> _SET EXERCISE_
Begin with the line that contains "Write the OpenSCAD" and continue down through the line that contains "frame face -Y."; reproduce those lines exactly and only those.

> _MATERIAL PROVIDED_
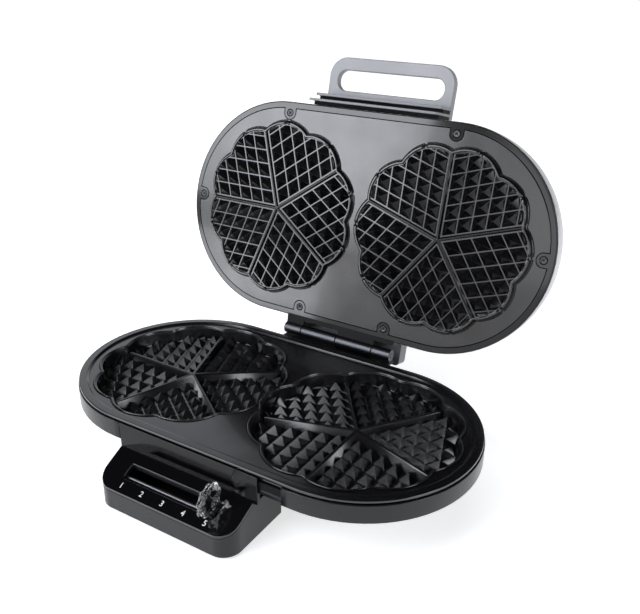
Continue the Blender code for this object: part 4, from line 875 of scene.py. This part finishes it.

--

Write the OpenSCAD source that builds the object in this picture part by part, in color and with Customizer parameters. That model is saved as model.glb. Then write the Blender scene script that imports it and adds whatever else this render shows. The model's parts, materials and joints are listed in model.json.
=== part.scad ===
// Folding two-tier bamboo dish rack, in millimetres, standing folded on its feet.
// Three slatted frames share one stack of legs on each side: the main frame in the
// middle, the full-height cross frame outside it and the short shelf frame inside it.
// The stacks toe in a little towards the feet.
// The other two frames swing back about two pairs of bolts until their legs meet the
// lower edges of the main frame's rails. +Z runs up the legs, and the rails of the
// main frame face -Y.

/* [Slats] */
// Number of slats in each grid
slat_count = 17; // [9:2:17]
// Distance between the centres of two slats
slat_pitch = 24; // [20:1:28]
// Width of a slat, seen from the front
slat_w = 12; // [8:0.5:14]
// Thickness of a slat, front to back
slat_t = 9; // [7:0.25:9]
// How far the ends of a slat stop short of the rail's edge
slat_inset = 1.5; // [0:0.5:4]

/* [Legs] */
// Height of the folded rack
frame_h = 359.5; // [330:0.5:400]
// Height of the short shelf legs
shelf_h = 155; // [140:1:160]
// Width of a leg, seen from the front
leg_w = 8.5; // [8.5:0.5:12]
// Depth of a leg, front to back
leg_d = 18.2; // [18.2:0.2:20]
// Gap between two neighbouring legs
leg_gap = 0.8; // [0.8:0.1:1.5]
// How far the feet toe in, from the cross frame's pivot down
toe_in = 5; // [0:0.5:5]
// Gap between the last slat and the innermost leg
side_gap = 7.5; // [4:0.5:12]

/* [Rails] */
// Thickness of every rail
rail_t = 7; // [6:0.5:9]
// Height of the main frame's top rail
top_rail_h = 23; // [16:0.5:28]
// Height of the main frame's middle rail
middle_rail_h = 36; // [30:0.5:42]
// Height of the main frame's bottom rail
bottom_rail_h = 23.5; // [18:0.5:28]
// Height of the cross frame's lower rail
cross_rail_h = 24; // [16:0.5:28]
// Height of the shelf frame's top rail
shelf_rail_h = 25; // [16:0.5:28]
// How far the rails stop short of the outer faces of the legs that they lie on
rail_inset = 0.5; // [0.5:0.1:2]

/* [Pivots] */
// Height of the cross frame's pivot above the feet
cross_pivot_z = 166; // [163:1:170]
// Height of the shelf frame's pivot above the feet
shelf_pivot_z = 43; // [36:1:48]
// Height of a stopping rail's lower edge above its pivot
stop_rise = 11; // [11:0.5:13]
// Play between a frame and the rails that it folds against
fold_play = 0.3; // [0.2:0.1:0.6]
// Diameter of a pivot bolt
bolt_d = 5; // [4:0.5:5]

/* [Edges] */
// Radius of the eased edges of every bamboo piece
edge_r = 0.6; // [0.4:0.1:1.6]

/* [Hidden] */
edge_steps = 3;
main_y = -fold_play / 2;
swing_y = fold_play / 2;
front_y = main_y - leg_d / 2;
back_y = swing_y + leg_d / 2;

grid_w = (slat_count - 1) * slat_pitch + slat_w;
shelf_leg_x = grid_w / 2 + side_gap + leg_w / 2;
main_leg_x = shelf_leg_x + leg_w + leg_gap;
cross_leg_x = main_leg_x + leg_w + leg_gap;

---

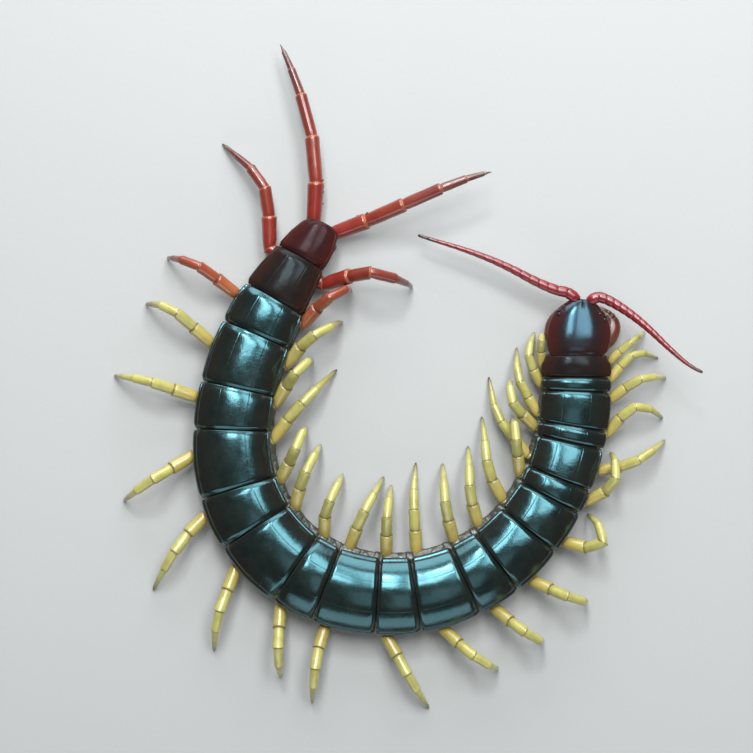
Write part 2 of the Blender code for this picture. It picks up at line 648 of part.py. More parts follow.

> _THE SOLUTION_
Write the OpenSCAD source that builds the object in this picture part by part, in color and with Customizer parameters. That model is saved as model.glb. Then write the Blender scene script that imports it and adds whatever else this render shows. The model's parts, materials and joints are listed in model.json.
=== part.scad ===
// Folding two-tier bamboo dish rack, in millimetres, standing folded on its feet.
// Three slatted frames share one stack of legs on each side: the main frame in the
// middle, the full-height cross frame outside it and the short shelf frame inside it.
// The stacks toe in a little towards the feet.
// The other two frames swing back about two pairs of bolts until their legs meet the
// lower edges of the main frame's rails. +Z runs up the legs, and the rails of the
// main frame face -Y.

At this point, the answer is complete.